RECORDS SUPPLIED
——————

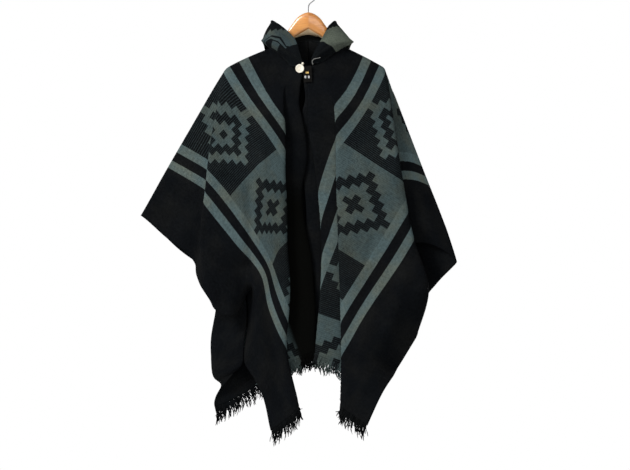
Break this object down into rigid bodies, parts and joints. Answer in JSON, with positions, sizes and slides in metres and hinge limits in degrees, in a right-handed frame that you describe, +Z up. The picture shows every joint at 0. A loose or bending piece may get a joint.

——————

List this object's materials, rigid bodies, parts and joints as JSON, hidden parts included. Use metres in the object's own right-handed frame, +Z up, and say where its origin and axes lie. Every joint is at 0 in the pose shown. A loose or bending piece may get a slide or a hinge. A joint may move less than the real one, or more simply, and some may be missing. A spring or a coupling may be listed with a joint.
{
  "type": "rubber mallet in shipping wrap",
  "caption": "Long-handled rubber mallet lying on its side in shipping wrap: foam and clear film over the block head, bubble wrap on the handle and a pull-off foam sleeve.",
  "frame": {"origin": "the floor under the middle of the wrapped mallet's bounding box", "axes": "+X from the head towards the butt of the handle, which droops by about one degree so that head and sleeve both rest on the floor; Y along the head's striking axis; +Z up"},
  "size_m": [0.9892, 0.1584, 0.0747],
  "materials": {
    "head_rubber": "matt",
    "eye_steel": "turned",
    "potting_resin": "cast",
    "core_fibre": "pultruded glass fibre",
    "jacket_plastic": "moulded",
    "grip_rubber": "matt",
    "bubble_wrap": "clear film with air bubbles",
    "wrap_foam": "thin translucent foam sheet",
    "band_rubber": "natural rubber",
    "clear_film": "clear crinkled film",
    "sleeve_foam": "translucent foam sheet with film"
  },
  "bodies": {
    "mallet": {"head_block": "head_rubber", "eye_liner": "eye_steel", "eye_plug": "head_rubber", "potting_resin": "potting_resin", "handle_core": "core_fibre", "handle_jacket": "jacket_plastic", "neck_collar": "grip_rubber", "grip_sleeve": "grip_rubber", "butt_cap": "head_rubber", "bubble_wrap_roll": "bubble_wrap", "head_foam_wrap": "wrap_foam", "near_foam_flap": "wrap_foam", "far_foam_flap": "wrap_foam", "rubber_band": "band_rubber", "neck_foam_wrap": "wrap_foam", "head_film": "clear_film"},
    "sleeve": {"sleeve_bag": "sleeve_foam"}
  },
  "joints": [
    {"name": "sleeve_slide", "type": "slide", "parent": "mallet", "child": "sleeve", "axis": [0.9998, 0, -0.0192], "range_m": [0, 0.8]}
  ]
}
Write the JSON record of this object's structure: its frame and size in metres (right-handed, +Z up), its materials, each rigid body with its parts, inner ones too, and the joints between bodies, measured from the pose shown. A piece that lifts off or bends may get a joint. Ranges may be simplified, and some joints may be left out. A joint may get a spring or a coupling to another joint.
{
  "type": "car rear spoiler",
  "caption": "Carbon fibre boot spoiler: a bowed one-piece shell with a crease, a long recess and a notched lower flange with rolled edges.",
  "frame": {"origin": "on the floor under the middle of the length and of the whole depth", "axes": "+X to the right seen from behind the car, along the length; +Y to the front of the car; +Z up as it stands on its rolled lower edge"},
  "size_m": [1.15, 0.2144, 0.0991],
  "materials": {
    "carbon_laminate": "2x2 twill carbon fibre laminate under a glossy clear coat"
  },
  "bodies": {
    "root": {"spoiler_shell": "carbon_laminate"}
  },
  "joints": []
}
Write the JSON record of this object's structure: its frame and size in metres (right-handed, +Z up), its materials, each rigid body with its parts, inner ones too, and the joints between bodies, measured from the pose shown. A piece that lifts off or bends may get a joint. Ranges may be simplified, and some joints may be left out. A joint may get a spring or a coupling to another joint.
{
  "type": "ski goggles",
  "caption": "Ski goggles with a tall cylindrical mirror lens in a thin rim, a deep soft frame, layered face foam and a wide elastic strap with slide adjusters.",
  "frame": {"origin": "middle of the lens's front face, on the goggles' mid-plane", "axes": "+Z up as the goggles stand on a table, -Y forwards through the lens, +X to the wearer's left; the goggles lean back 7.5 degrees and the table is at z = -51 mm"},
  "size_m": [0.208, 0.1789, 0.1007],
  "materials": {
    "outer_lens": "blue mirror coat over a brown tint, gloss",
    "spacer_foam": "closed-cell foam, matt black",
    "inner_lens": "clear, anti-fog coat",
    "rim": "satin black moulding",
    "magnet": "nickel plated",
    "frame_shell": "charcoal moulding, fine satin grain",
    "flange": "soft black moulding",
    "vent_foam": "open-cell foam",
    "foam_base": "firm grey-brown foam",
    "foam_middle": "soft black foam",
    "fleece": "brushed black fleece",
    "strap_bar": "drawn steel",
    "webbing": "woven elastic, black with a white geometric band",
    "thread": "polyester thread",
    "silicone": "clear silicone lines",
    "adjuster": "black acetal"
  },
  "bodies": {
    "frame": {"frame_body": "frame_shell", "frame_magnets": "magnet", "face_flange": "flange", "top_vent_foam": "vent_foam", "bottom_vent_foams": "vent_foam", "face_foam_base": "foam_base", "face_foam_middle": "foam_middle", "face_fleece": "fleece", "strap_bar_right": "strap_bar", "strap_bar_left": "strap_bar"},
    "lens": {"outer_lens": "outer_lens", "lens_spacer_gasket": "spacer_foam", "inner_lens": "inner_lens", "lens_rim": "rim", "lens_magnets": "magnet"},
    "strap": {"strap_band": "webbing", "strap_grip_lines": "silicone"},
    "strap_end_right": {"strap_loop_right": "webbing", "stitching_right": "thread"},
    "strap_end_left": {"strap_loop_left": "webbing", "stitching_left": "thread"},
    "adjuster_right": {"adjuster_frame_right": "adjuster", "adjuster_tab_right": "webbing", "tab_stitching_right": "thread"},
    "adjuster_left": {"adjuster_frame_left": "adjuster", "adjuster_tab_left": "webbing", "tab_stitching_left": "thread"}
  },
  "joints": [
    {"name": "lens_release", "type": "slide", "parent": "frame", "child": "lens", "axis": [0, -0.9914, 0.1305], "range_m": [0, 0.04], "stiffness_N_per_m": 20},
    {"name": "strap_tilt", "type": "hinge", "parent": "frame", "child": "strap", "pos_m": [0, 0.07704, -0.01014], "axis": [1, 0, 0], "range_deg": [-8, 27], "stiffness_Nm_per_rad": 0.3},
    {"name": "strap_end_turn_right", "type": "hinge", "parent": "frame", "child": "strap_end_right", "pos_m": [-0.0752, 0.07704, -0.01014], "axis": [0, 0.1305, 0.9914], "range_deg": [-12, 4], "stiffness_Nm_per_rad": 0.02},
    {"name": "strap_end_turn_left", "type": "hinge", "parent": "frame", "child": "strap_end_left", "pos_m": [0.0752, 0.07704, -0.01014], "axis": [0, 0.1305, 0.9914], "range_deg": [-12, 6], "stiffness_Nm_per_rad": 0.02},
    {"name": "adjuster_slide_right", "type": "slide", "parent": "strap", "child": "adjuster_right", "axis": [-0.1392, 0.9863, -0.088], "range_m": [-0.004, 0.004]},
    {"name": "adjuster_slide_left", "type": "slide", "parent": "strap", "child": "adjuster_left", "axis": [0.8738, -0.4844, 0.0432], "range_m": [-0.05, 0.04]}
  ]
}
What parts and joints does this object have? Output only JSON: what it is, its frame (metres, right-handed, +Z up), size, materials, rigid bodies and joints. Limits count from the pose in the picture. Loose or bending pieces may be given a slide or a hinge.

——————

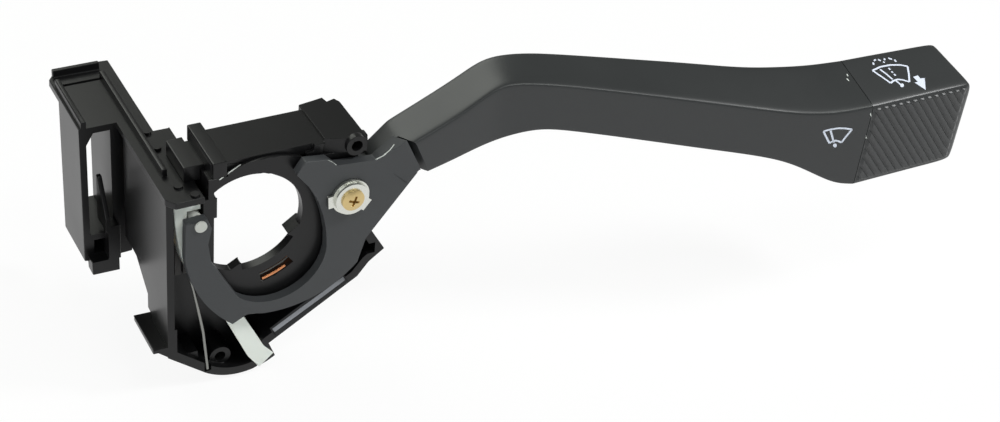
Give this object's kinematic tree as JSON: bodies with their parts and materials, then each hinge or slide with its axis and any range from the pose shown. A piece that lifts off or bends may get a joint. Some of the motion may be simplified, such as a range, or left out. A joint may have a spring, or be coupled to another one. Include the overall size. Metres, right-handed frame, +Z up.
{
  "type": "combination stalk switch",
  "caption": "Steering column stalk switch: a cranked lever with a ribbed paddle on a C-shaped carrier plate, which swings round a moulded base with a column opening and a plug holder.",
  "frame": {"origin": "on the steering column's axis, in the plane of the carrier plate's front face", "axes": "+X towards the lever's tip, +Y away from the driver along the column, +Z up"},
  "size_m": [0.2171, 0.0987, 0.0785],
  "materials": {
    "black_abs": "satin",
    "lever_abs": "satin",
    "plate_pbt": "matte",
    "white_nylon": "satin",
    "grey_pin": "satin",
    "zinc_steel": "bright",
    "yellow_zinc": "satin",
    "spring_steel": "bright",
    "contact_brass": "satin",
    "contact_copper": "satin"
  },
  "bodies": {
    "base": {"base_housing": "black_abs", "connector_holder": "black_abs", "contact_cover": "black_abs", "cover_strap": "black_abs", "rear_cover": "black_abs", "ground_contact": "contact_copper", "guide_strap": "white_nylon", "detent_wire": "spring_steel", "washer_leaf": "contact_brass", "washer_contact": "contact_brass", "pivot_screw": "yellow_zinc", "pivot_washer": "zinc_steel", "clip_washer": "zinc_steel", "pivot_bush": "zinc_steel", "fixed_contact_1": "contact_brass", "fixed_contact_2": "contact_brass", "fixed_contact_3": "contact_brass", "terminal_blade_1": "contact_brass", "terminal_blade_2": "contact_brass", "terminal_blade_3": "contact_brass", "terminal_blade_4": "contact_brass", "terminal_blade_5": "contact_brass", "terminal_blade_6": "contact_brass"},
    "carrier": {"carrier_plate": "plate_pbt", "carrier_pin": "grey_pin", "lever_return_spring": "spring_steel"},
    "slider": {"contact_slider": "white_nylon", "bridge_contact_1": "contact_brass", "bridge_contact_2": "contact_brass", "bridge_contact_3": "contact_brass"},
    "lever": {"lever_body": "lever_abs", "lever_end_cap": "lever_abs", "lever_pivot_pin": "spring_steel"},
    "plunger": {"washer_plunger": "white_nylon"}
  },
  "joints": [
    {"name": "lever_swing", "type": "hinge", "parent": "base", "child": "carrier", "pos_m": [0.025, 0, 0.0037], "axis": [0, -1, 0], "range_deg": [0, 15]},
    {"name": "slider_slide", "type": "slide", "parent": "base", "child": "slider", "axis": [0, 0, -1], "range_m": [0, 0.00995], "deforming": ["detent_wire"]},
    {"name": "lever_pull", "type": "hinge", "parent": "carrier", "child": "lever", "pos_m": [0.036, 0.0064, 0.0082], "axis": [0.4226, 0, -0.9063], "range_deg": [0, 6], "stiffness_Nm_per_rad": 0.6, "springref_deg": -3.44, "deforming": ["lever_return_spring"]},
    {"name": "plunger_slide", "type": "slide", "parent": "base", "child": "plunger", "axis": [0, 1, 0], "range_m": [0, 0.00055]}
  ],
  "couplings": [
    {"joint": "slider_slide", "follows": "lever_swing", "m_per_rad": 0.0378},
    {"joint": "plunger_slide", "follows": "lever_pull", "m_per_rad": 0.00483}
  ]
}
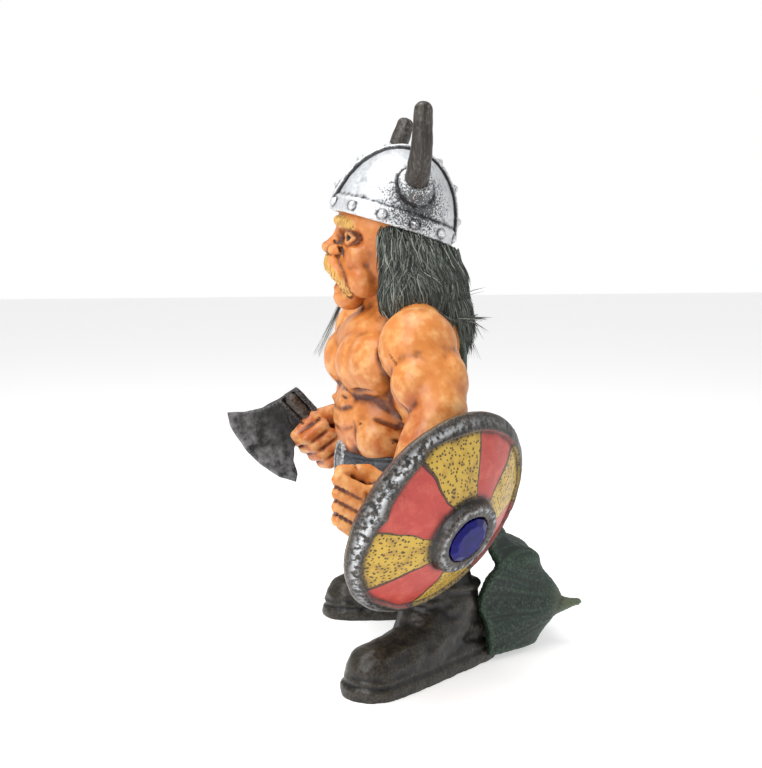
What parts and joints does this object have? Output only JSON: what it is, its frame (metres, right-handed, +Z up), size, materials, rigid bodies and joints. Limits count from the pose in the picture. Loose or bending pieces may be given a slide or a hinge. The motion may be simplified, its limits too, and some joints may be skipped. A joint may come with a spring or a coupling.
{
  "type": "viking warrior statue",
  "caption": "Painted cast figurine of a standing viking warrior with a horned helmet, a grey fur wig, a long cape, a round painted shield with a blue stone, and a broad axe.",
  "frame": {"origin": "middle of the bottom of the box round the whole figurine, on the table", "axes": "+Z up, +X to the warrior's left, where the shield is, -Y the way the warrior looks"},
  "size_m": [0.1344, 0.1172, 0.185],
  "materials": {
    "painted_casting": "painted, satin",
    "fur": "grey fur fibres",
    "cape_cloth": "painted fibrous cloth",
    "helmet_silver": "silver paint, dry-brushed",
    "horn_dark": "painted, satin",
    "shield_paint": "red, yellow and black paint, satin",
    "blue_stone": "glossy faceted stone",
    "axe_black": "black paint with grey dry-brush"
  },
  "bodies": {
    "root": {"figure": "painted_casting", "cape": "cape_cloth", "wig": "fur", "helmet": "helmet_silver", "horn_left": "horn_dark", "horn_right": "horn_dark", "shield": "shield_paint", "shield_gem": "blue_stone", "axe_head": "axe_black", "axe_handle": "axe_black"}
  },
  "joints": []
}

——————

GOAL
Count how many lines in the data contain the word "bending", giving the number without comment.

ANSWER TO THIS PROBLEM
4